Man stands in a field with his hands in his pockets.

MICHAEL DAGHITA

He admits he was a miserable student in high school. At one point, Michael Daghita had a 1.6 grade point average – on track to repeat his final year as a “super senior.” When he made it to graduation, Daghita dusted off his hands: “There you go. Done!”

Then he started full-time work at a call center in Greeley, his hometown. Daghita sat in a sea of desks, in front of a computer monitor, wearing a headset. He took nonstop calls from people agitated about pharmacy coupons, cellphone service, and bankcard use. He had co-workers who’d been at it for decades.

“College sounds pretty good,” he thought.

I really couldn't be more thankful. Graduating with this degree is the most far-reaching goal I could have had.

Daghita first enrolled at Aims Community College in Greeley. He was impressed by his older brother, who works in information technology, so Daghita took a class in computer programming. He struggled through tears of frustration, but soon began to shine. Before long, he had a 3.9 GPA and an associate of science degree.

Feeling empowered for the first time, Daghita set his sights higher – to a bachelor’s degree.

Having been inspired by his older brother, he wanted to pay it forward as an academic model for his younger brother. “I want him to be able to look up to someone else,” said Daghita, who grew up as the middle of three sons raised by a single mom.

Daghita will graduate from Colorado State University in May as a first-generation student with a B.S. in computer science.

Even more, he will graduate with a full-time job. While at CSU, Daghita has worked as a student intern for Hewlett-Packard in Fort Collins; right after commencement, he will transition to a permanent job developing and testing firmware, a class of computer software specific to devices and core their function.

The CSU Tuition Assistance Grant program made his studies and his degree possible. His financial aid provided him “a completely different future,” Daghita said.

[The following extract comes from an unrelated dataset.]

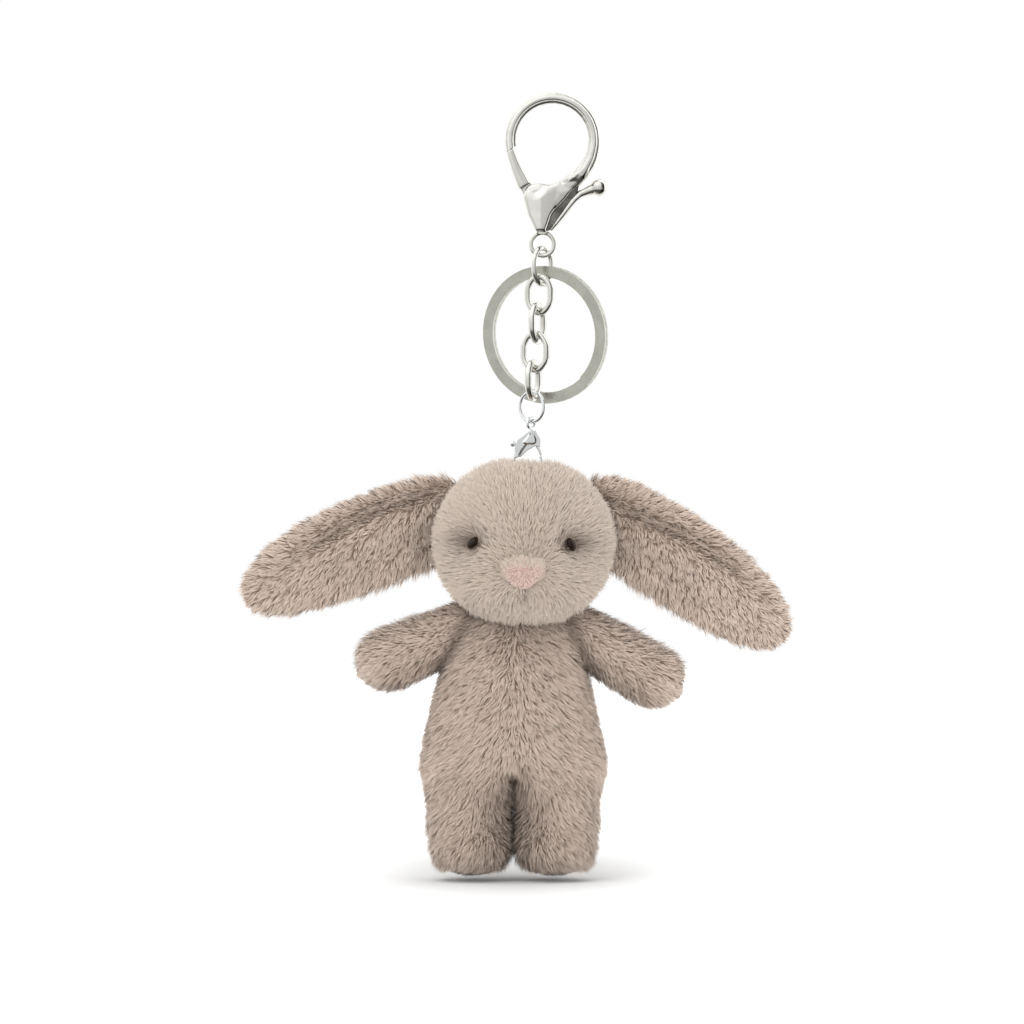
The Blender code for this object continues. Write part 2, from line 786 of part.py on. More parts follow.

“I couldn’t have painted a picture like this,” he said. “I have hope for years down the line, and I want to contribute, to look at something and say, ‘I had a hand in that.’ Maybe I will have influence years beyond me in some way.”

Woman in a CSU shirt looks off-frame.

I realized, having gone to high school in a less-fortunate area, that there are so many kids with so much potential. I looked at myself as a woman of color and said, 'I have to love these kids who need someone.'

LEAH YOUNG

When she was 7 years old, Leah Young took the microphone to sing at a music festival before an audience of 2,000 people. She looked at her grandmother, the treasured Colorado blues and jazz vocalist Hazel Miller, a featured concert act who had beckoned her granddaughter to the stage.

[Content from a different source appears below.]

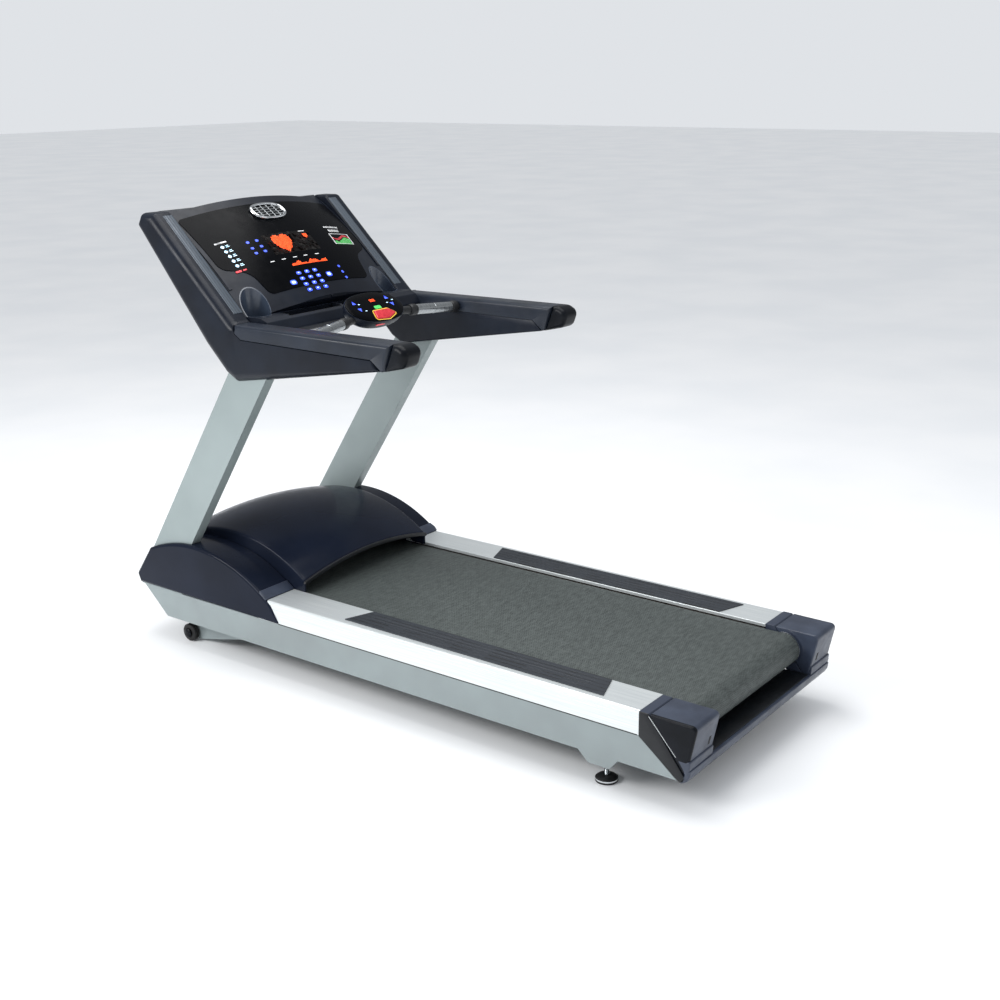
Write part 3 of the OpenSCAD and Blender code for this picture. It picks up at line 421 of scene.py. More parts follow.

Then the little girl glanced at the band and said, “I’m ready, boys.”

Young carried that confidence with her through graduation from Manual High School in Denver, as she developed a passion for health sciences and became a talented musician in her own right.

Yet, having grown up in a low-income blended family with four kids, Young did not have the financial means to attend college without significant support. She found it with the CSU Tuition Assistance Grant and other scholarships.

This spring, Young will graduate as a first-generation student with a bachelor’s degree in human development and family studies. She plans to pursue a graduate degree in multicultural counseling and hopes to work with children in underserved communities of color, much like her own childhood setting.

Young is well on her way. She is a student in the Honors Program, with experience gained during college as a family programs coordinator; in the role, she assists CSU international students and their children. For these and other efforts, Young was recently awarded by the College of Health and Human Sciences as a student leader who has enhanced diversity, equity, and inclusion on campus.

“I know I’ll get to a point that every dollar contributed to my education was worth it. That’s what I tell myself every day,” Young said. “I now have the knowledge, and will continue to gain the knowledge, to help kids of color better their lives. I want to help kids who look like me.”